##### Supplied records
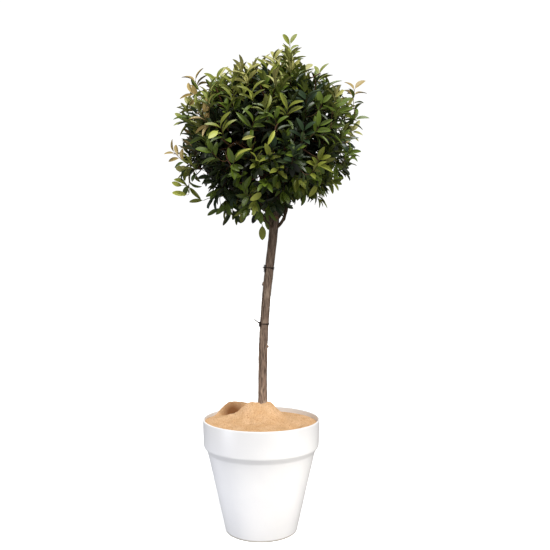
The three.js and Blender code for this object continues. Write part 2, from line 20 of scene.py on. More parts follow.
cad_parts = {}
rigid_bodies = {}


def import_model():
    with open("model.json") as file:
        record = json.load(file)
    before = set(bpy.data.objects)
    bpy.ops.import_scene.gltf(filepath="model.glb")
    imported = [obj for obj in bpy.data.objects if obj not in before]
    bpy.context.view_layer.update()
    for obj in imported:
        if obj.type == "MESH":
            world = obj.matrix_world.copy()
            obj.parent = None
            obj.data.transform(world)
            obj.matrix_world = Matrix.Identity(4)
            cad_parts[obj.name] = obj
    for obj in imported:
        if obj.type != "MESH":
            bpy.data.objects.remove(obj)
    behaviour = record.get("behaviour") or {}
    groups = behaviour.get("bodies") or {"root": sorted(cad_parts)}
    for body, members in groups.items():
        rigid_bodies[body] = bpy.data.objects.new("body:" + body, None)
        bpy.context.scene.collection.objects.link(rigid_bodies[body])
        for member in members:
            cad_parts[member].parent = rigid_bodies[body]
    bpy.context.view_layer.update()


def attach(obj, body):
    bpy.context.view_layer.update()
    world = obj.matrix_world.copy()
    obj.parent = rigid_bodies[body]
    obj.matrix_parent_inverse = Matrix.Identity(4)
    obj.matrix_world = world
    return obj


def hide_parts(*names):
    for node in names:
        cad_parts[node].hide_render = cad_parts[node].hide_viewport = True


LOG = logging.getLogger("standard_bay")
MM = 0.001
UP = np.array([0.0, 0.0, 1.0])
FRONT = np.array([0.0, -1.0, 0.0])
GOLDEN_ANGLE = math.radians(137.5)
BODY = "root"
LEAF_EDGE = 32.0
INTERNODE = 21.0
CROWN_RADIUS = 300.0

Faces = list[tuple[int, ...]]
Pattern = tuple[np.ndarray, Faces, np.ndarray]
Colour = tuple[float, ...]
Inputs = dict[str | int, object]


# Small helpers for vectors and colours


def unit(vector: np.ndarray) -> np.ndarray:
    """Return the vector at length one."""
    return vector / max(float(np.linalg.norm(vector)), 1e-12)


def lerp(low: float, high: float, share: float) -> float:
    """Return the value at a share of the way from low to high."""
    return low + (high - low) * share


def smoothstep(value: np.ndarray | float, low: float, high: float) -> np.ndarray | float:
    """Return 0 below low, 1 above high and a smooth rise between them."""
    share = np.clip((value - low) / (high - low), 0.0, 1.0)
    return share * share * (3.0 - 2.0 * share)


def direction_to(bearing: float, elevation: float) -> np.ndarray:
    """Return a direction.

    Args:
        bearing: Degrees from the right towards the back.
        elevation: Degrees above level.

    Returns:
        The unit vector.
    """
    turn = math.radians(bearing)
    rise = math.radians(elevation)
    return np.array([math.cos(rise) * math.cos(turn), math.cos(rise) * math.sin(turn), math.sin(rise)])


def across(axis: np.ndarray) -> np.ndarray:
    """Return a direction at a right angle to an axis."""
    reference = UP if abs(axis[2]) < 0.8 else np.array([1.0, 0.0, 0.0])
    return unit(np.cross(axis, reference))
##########
##### Supplied records
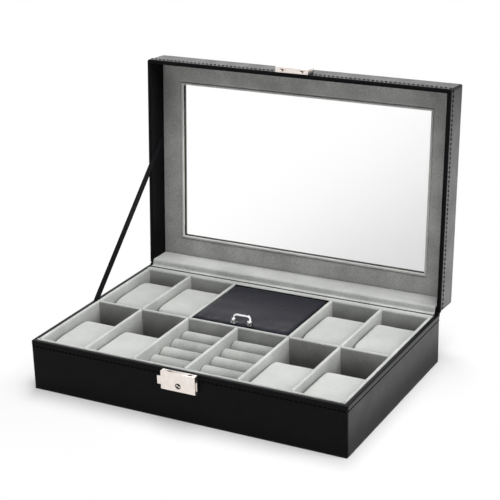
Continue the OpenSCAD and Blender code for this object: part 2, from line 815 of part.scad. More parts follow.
##########
##### Supplied records
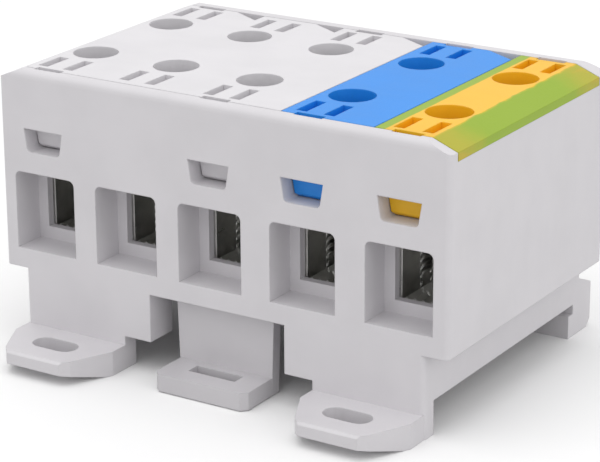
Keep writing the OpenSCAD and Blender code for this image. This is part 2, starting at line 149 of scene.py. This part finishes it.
##########
### Exercise
Look through the listing and extract every line with "root" in it.

### Exercise answer
    groups = behaviour.get("bodies") or {"root": sorted(cad_parts)}
BODY = "root"